The real tragedy of unchecked voter fraud is that as more and more people see politics as a game without rules, voter turnout will continue to decline. John Fund notes, “This growing cynicism diminishes respect for the nation's institutions and lowers voter participation. Only 11 percent of the 18- to 19-year-olds eligible to vote for the first time now bother to go to the polls. The United States ranks139th out of 163 democracies in the rate of voter participation. The more that voting is left to the zealous or self-interested few, the more we see harshly personal campaigns that dispense with any positive vision of our national future.” In short, ignoring voter fraud undermines our democracy and elections degrade from a debate over philosophy and ideology into a vituperative combat of personalities.

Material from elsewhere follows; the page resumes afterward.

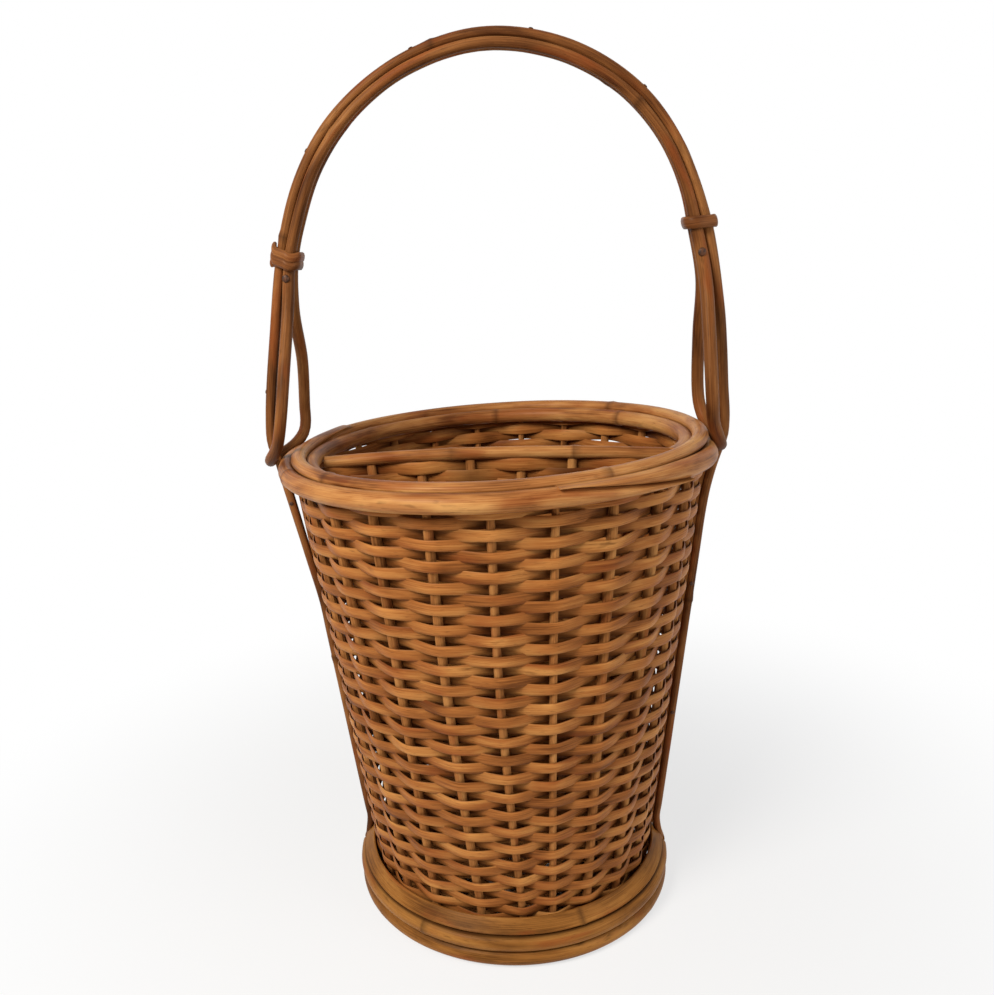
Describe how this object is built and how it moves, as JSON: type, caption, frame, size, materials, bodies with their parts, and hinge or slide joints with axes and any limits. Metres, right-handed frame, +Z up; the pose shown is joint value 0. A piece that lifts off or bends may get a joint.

Will state and federal investigators have the courage to pursue the loss of civil rights (whether it’s by ACORN or the Perry County commissioners) resulting from such flagrant voter fraud in the face of charges of racism, or will they, as has happened several times in the past decade in Alabama, simply abandon the people (of whatever race) to a political cabal that manipulates both race and political parties for their own aggrandizement?

1 comment:

This Meridian Heat said...

Thank you very much for this piece: it's on an extremely important topic. John Fund is correct: the Democrat Party has excelled at silent voter fraud for many years now; what happened in FL in 2000 is that they tried to perpetrate the fraud while they were on national television (their local elections officers tried to declare every single slightly ambiguous result as a vote for Gore), and the US Supreme Court put a stop to that. But they learned the lesson that fraud often pays, and they will be hard at it again this year. This is one of the issues that tests the character of a nation: it will be interesting to see whether we have the patience to track down what we might be tempted to call a niggling little problem, but it's a problem that if unchecked could end up doing serious damage to our system of elections.